Transcribed for wind band, from J.S. Bach: Prelude and Fugue XXII The Well-Tempered Clavier, Volume 1.
1. Edge of Chaos 2. Worthing version
Prelude and Fugue XXII (black screen version)
In the first two music/films I am playing with the idea of chaos versus order: against the order in Bach’s Prelude and Fugue, I have placed images of chaos.
There is a link between the visual track and the music:
these chaotic images had to be ordered in their sequence in time.
Inevitably we attempt to make an order out of the chaos which faces us.
We try to find a figurative solution to the problem of interpretation which is posed by each image, and their combinations.
The order of these images was mostly determined by chance, but not entirely, so the ambiguity of interpretation they provoke in us has a parallel in their temporal structure.

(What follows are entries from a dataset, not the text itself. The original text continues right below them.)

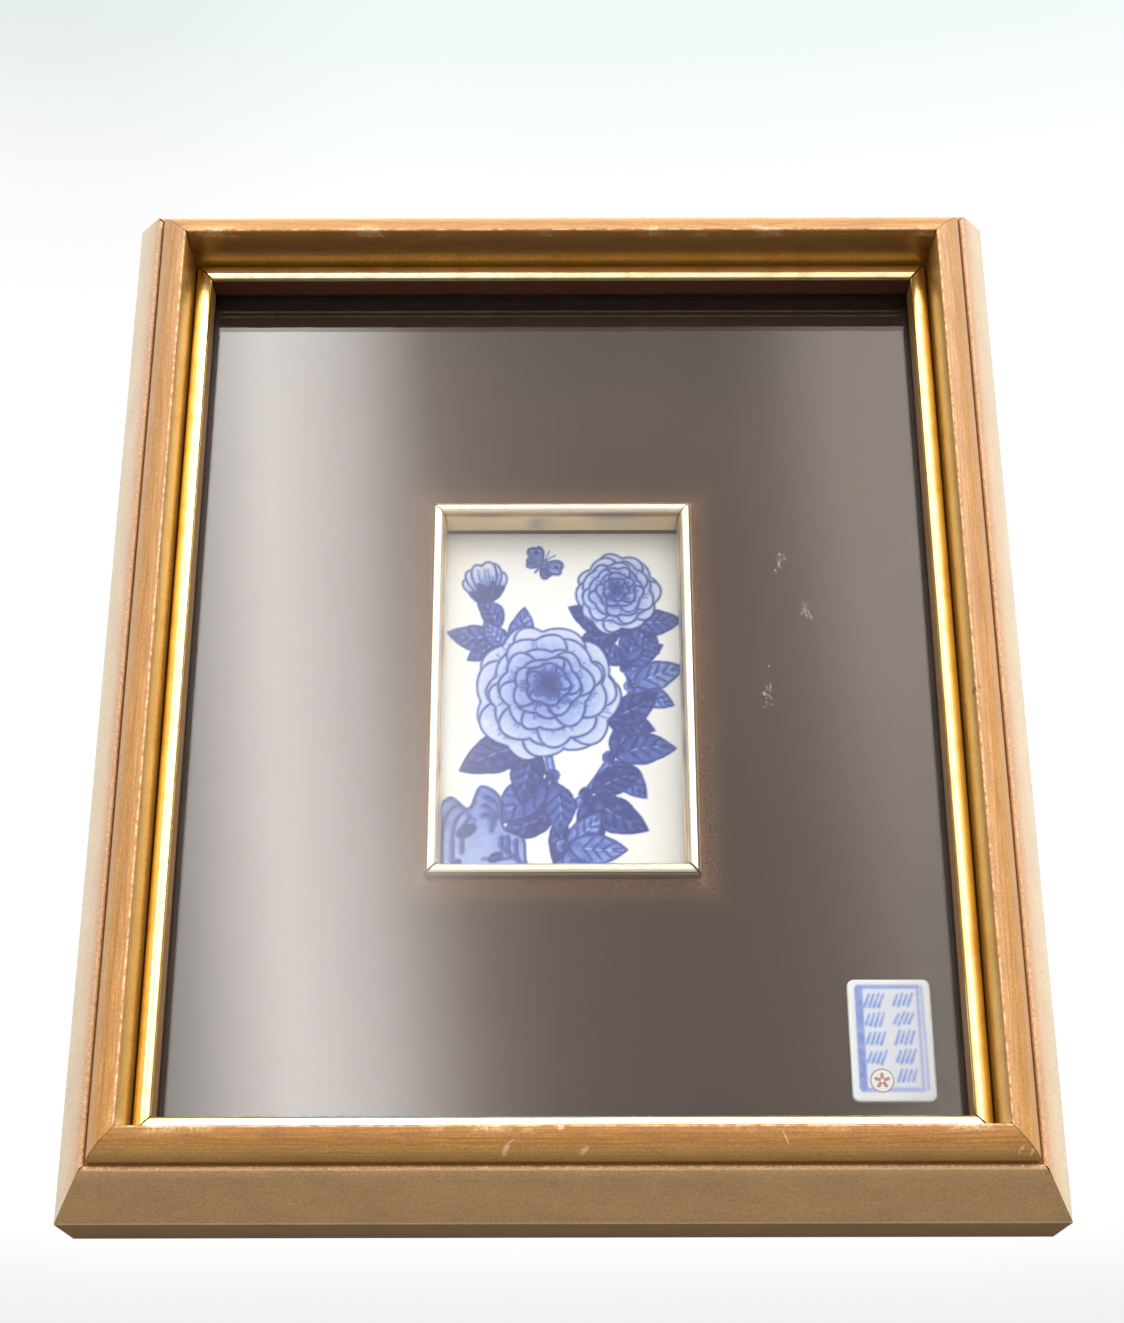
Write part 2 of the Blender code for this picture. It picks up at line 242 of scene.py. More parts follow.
class GlazeColours(bpy.types.PropertyGroup):
    """Colours of the porcelain and its painting."""

    white: tint("Glaze", "FAFCFF", "Cool white glaze of the tile")
    plaque: tint("Plaque glaze", "E8EEF4", "Slightly greyer glaze of the small plaque")
    light: tint("Light cobalt", "9DB6F0", "Thin wash")
    mid: tint("Mid cobalt", "4A6CC8", "Full wash")
    dark: tint("Dark cobalt", "1A388C", "Doubled wash")
    line: tint("Cobalt line", "243F8E", "Drawn lines")
    seal: tint("Roundel red", "A8503C", "Small roundel")


class StudioColours(bpy.types.PropertyGroup):
    """Colours of the studio."""

    floor: tint("Floor", "949492", "Pale floor")
    backdrop: tint("Backdrop", "FFFFFF", "Light behind the panel")
    sky: tint("High backdrop", "ECF7F6", "Faintly cooler top of the backdrop")
    light: tint("Light", "FFF9F4", "Soft light from the front")
    warm: tint("Warm light", "FFEFE4", "Warmer light in the dim part of the front")
    glass: tint("Glass", "FBFDFC", "Clear glass")
    dust: tint("Dust", "E6DED4", "Dust on the glass")


GROUPS = {
    "panel_sizes": PanelSizes,
    "wood_colours": WoodColours,
    "gold_colours": GoldColours,
    "card_colours": CardColours,
    "glaze_colours": GlazeColours,
    "studio_colours": StudioColours,
}


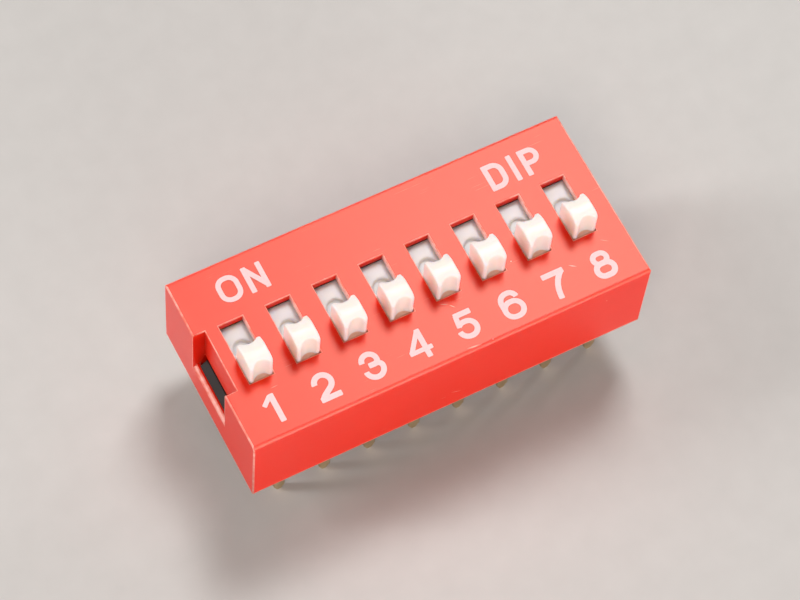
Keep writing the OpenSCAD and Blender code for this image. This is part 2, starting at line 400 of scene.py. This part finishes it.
white_acetal, tree, shader, place = start_material(
    "moulded_white_acetal", "#F0ECE4", 0.34, IOR=1.48, Specular_IOR_Level=0.3,
    Subsurface_Weight=1.0, Subsurface_Radius=(1.0, 0.8, 0.6), Subsurface_Scale=1.0 * MM)
milk = add_node(tree, "ShaderNodeTexNoise", {"Vector": place, "Scale": per(0.8), "Detail": 2})
cream = add_node(tree, "ShaderNodeMixRGB", {
    "Fac": milk.outputs["Fac"], "Color1": colour("#EAE6DE"), "Color2": colour("#F2EFE9"),
})
where = add_node(tree, "ShaderNodeSeparateXYZ", {"Vector": place})
sunk = add_node(tree, "ShaderNodeMapRange", {
    "Value": where.outputs["Z"], "From Min": SHADE_FULL, "From Max": SHADE_STARTS,
    "To Min": 1, "To Max": 0,
})
# Painted shade: the plastic below the cover's top is greyed for the shade down in the slots.
painted_slot_shade = add_node(tree, "ShaderNodeMixRGB", {
    "Fac": sunk.outputs["Result"], "Color1": cream.outputs["Color"], "Color2": colour("#DDDAD8"),
})
give_grain(tree, shader, place, size_mm=0.25, depth_mm=0.003, strength=0.4, detail=1)
print(white_acetal.name, "has", len(tree.nodes), "nodes")

# %% [markdown]
# ## Painted light on the foot
# The front scoop of each knob ends in a small foot, which is painted a warm tan: painted red
# light, bounced into the narrow well between the knob and the slot's red walls. The painted light
# is a
# mask with three sides: it begins at the back of the foot, ends in front of it and stops just
# under the cover's top. Each side is a ramp from plain to full, and the ramps are multiplied in
# one chain, which starts from one.

# %% Paint light on the foot
BOUNCE_SIDES = [  # which way it is measured, where the plastic is plain, where the painted light is full
    ("Y", -1.36 * MM, -1.44 * MM),
    ("Y", -1.85 * MM, -1.75 * MM),
    ("Z", COVER_TOP - 0.01 * MM, COVER_TOP - 0.04 * MM),
]

bounce_mask = 1
for way, plain, full in BOUNCE_SIDES:
    side = add_node(tree, "ShaderNodeMapRange", {
        "Value": where.outputs[way], "From Min": plain, "From Max": full,
    })
    bounce_mask = add_node(tree, "ShaderNodeMath", {
        0: side.outputs["Result"], 1: bounce_mask,
    }, operation="MULTIPLY").outputs["Value"]
# Painted light: the foot is tinted warm tan for the red light bounced into the well in front of
# the knob.
foot_bounce_light = add_node(tree, "ShaderNodeMixRGB", {
    "Fac": bounce_mask, "Color1": painted_slot_shade.outputs["Color"], "Color2": colour("#F6C3A8"),
})
tree.links.new(foot_bounce_light.outputs["Color"], shader.inputs["Base Color"])
print(white_acetal.name, "now has", len(tree.nodes), "nodes")

# %% [markdown]
# ## Gold plate and dulled strip
# Contacts and terminals are stamped from phosphor bronze strip. The sprung leaves are plated with
# gold, bright and a little streaked along the rolling direction. The terminals have a thinner
# plating that has dulled: its colour wanders, and blotches of it are rougher. Both are metals,
# so their colour is the colour of their reflection and the IOR stays as it is.

# %% Gold plate
gold_plate, tree, shader, place = start_material(
    "gold_plated_bronze", "#E3B566", 0.24, Metallic=1)
rolled = add_node(tree, "ShaderNodeMapping", {
    "Vector": place, "Scale": (per(0.06), per(2), per(0.06)),
})
lines = add_node(tree, "ShaderNodeTexNoise", {"Vector": rolled.outputs["Vector"], "Scale": 1})
streak = add_node(tree, "ShaderNodeMapRange", {
    "Value": lines.outputs["Fac"], "To Min": 0.16, "To Max": 0.36,
})
tree.links.new(streak.outputs["Result"], shader.inputs["Roughness"])
warmth = add_node(tree, "ShaderNodeMixRGB", {
    "Fac": lines.outputs["Fac"], "Color1": colour("#DDAA55"), "Color2": colour("#EBC47C"),
})
tree.links.new(warmth.outputs["Color"], shader.inputs["Base Color"])
print(gold_plate.name, "has", len(tree.nodes), "nodes")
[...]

The images are on the edge of chaos, both in their aspect and in their order in time.
These elements are fundamental to the creative process.
When Bach composed this music he used methods based on pre-existing models: preludes and fugues.
He created an expressive structure from what would otherwise be musically incoherent. However, within these pre-existing structures, he had to make an extensive range of choices.
So without the restrictions these structures provide, the creative process cannot even begin.
Bach achieves astonishing levels of effective expression, of excitement, by continually pushing at the limits.
Here he takes the model of a prelude and fugue and he takes it as far as it can go, to an extreme state on the edge of chaos, of incoherence -
like a tight-rope walker on the edge of falling.
In the Worthing version I use images which were caught at one specific moment, at one specific angle of view, at a certain time in the year, with a unique set of weather and wave conditions, unlikely to be ever repeated, also due to the repeated action of the waves. Yet all these restrictions still result in a surprising level of variation, as in a fugue which is pushed to its structural limits.